Two years later, the TSDSI proposed further enhancements in LMLC technology via the incorporation of its indigenously developed radio interface technology (RIT). To this end, it requested 3GPP to reserve some resources (pool of bits) in its specifications so as to enable TSDSI to port India-specific features outside 3GPP. However, 3GPP rejected TSDSI’s request stating that such resources will be required to incorporate new features into the future releases of 5G.

This did not deter TSDSI. After 3GPP rejected its proposal, it approached ITU and has since been engaged in running tests and streamlining its technology. Recently, TSDSI announced that its RIT has satisfied all qualifying criteria for the IMT-2020 technical performance requirements at ITU. TSDSI will now continue to work on its proposal until the process is complete later in 2020. According to TSDSI, after the completion of the standardisation process, it will facilitate the necessary post-standardisation activities in order to enable the implementation of rural coverage enhancing proposed modifications in the equipment that will begin to be deployed in the country in the coming years. And this is where the bone of contention lies.

While TSDSI has claimed that RIT can greatly benefit countries that face the challenge of providing broadband wireless coverage in rural and remote areas, telecom gear and chipset makers are of the view that TSDSI’s achievement is just academic in nature with little use for them. In fact, in February 2020, the Global Mobile Supplier Association (GSA) wrote to the Department of Telecommunications (DoT), stating that TSDSI’s decision of creating local 5G standards will lead to interoperability issues between devices and networks. The GSA was also of the view that the deployment of the regional standard deviates from the harmonised global core specification (GCS) deployed within 3GPP and therefore, will pose several challenges.

In India too, TSDSI has met with severe criticism of its localisation move. For instance, COAI believes that TSDSI’s push for further modification will not add much value to the already approved local specifications of the global 5G standards. On the contrary, it might delay India’s ability to roll out 5G by two years.

Various industry analysts too believe that this modification will have more repercussions than benefits for the country. For instance, the development of India-specific standards would result in the making of India-specific products and services. While this might give a boost to domestic manufacturing, it will reduce competition, hamper the market forces of demand and supply, and diminish the possibility of innovation. Not only will this adversely impact end consumers, but it will also affect other stakeholders working in the industry such as companies working on 5G-dependent technology solutions like IoT, AI, AR, VR and connected cars.

Developing 5G in-house

Parallel to the localisation of 5G standards, another development seems to be taking place in this space. Recently, in March 2020, Reliance Jio announced that it has developed its own 5G technology as it is planning to reduce the dependence on foreign vendors and bring in cost-related advantages. As per industry sources, Jio has already replaced 4G voice technology of Nokia and Oracle with its own.

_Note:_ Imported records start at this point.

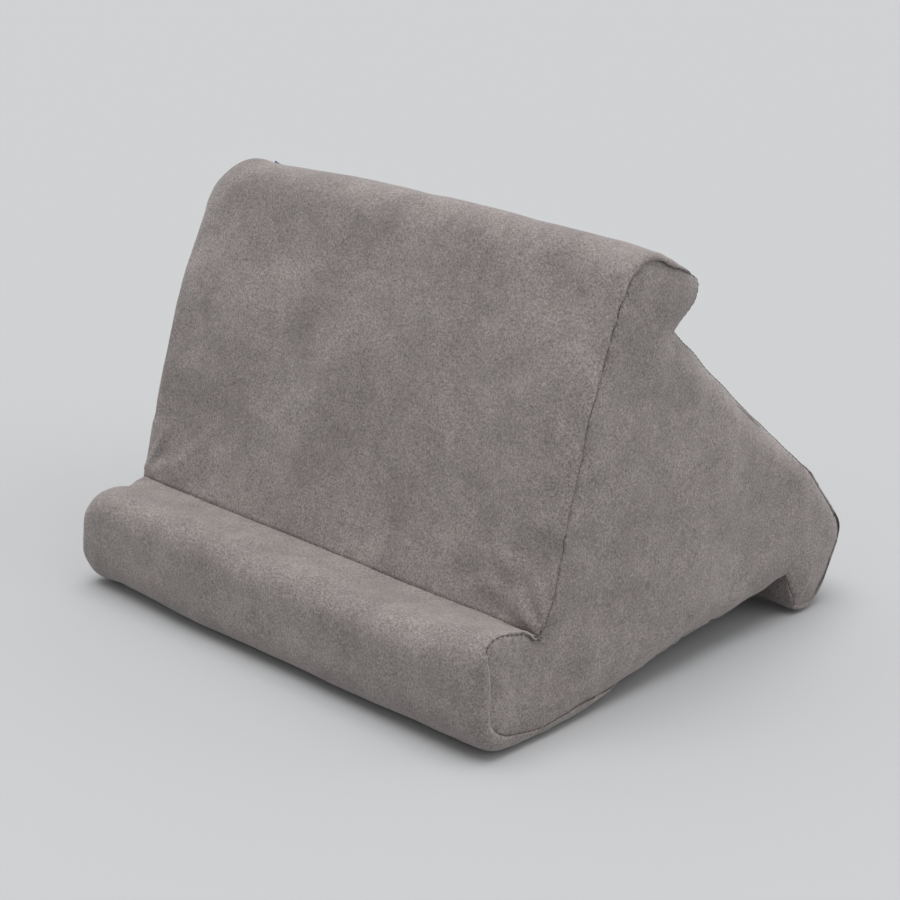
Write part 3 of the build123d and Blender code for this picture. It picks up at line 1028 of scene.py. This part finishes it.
def label_weave():
    """Blue satin ribbon with a fine warp and no lettering."""
    if "label_weave" in MATERIALS:
        return MATERIALS["label_weave"]
    made, tree, shader = material("label_weave")
    place = add(tree, "ShaderNodeTexCoord").outputs["Object"]
    warp = add(tree, "ShaderNodeTexWave", {"Scale": 900.0, "Distortion": 0.8, "Detail": 1.0},
               wave_type="BANDS", bands_direction="Y")
    tree.links.new(place, warp.inputs["Vector"])
    colour = ramp_of(tree, warp.outputs["Fac"], [(0.1, (0.012, 0.018, 0.110)), (0.9, (0.030, 0.045, 0.230))])
    tree.links.new(colour, shader.inputs["Base Color"])
    shader.inputs["Roughness"].default_value = 0.42
    shader.inputs["Sheen Weight"].default_value = 0.3
    bumped(tree, shader, [(warp.outputs["Fac"], 0.5, 0.0001)])
    return made


studio()
cover = cover_grid()
sides, grooves = held_rows()
blow_up(cover)
relax(cover.data, 2, sorted({k for line in [*sides.values(), *grooves] for k in line}))
set_coordinates(cover.data, settled(coordinates(cover.data)))
sharpen_seams(cover.data, [(line, True) for line in sides.values()] + [(line, False) for line in grooves])
seam_numbers = {name: np.array(line) for name, line in sides.items()}
groove_numbers = [np.array(line) for line in grooves]
subdivided(cover)
points = coordinates(cover.data)
fine_folds(cover.data, {k: points[v] for k, v in seam_numbers.items()}, [points[v] for v in groove_numbers])
cover.data.polygons.foreach_set("use_smooth", [True] * len(cover.data.polygons))
points = coordinates(cover.data)
cover_pieces(cover)
for side, numbers in seam_numbers.items():
    thread_piece(side + "_side_stitches", [points[numbers]], side + "_side_seam", closed=True)
for name, numbers in zip(("front_groove", "back_groove", "base_groove"), groove_numbers):
    thread_piece(name + "_stitches", [points[numbers]], name + "_seam")
zip_lines = {r: points[[c * len(LOOP) + r for c in range(len(COLUMNS))]] for r in ZIP_NUMBERS}
middle = zip_lines[ZIP_MIDDLE]
ends = [middle[middle[:, 0] < -MOUTH_HALF + MM], middle[middle[:, 0] > MOUTH_HALF - MM]]
ends = [line + np.array(ZIP_OUTWARD) * 0.15 * MM for line in ends]
thread_piece("zip_end_stitches", ends, "zip_end_seams")
rows = [zip_lines[r][np.abs(zip_lines[r][:, 0]) < MOUTH_HALF + MM] + np.array(ZIP_OUTWARD) * 0.1 * MM
        for r in (STITCH_REAR, STITCH_FRONT)]
thread_piece("zip_edge_stitches", rows, "zip_stitching", stitch=3.0 * MM, gap=1.0 * MM, radius=0.24 * MM)
for node in ("foam_block", "front_lip_foam", "top_lip_foam", "rear_foot_foam"):
    foam_piece(node + "_core", node)
for side_name, side in (("front", 1), ("rear", -1)):
    coil_piece(side_name, side)
finish_cad_nodes()
label_piece(points[seam_numbers["left"]])
bpy.data.objects.remove(cover)
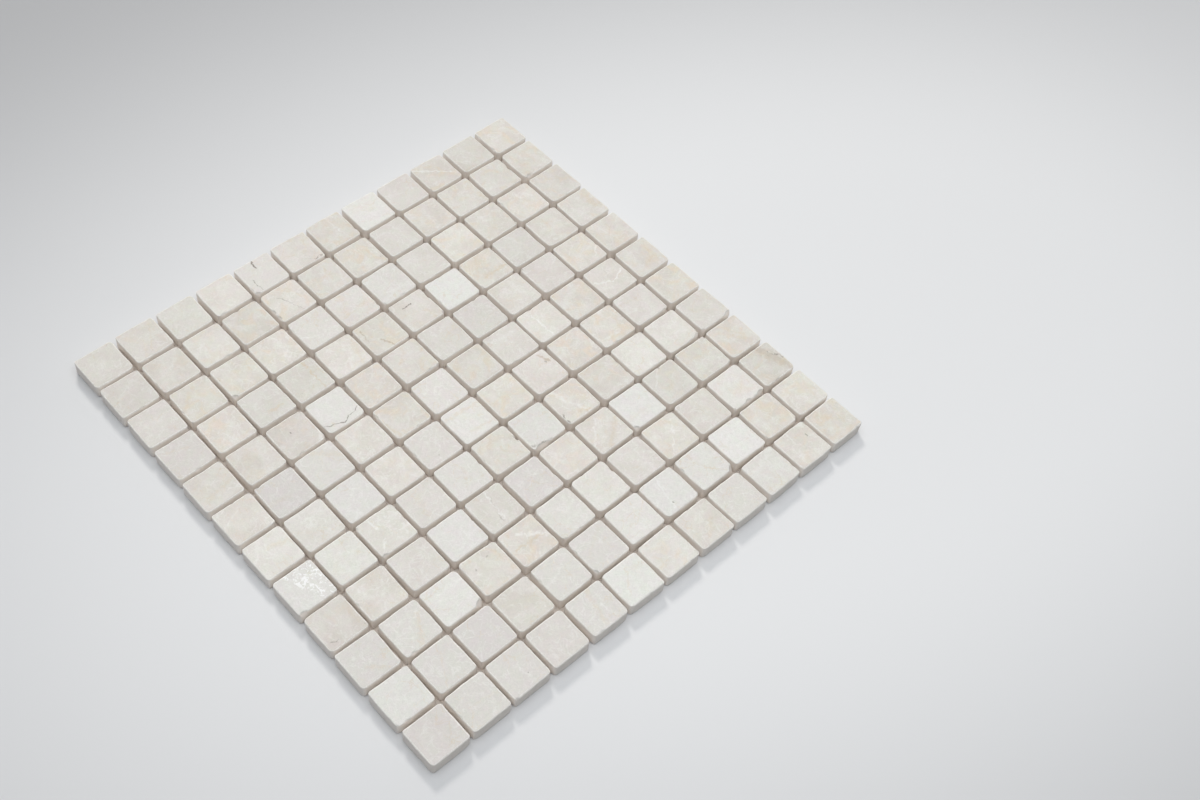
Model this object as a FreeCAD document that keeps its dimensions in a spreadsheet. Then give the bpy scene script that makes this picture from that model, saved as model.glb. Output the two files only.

Building on this, Jio has designed its own hardware for 5G technology, which could be made in India once 5G trials are successful, along with IoT gear. To this end, the telco has sought DoT’s approval to conduct 5G trials based on its own technology. The government on its part has been pushing Indian telecom players to build 5G technology in-house. To this end, Ericsson has already put in place a model, under which equipment designed abroad is manufactured in India, and has also set up plants in the country for this purpose.

Developing local use cases

Whether developed in-house or outsourced from other global players, sooner or later 5G will come to India. And when it comes, it will be accompanied by a host of opportunities for players across the board. However, the effective capitalisation of these opportunities would require extensive development of local 5G use cases.

According to COAI, the government should facilitate the creation of indigenous IPR around 5G by developing local use cases in collaboration with start-ups and businesses. The industry body is of the view that the government should use the intermediate time between now and when it sells 5G spectrum to carry out the groundwork for 5G. This work can be related to the development of India-specific solutions around the network and usage.

Telecom service providers and vendors have been pushing the pedal as far as the development of 5G use cases is concerned. In a recently held meeting with DoT, they apprised the board that they had been developing use cases in domains like healthcare, education, agriculture, surveillance and enhanced mobile broadband and fixed wireless access.

In fact, telecom network companies such as Huawei, Ericsson and Nokia have announced that they have been developing use cases in areas like manufacturing, gaming, immersive technologies and healthcare. Meanwhile, in December 2019, Qualcomm announced that it was working closely with Reliance Jio Infocomm, Flipkart and Amazon India to develop India-relevant 5G use cases. The company stated that it will be using a portion of its recently launched $200 million global venture capital fund. The funds will be used to support Indian start-ups that are working towards the development of 5G-specific applications.

The way forward

While the subject of developing local standards for 5G is being heavily debated and various schools of thought exist around it, the issue of developing in-house technology and equipment for 5G is comparatively recent. As such, there seems to be some degree of consensus towards this development. However, going forward, there is a possibility of a debate around how localisation of 5G technology might curb innovation and curtail healthy competition.

While a domestic-centred approach to growth comes with benefits like providing an impetus to domestic industries and promoting self-reliance for the country, the underlying ill effects of it cannot be overlooked. This promotion of self-reliance should not come at the cost of innovation and ability of the end user to exercise the right to choose. Competition is essential for growth and any future decision or plan of the government should be based on this premise.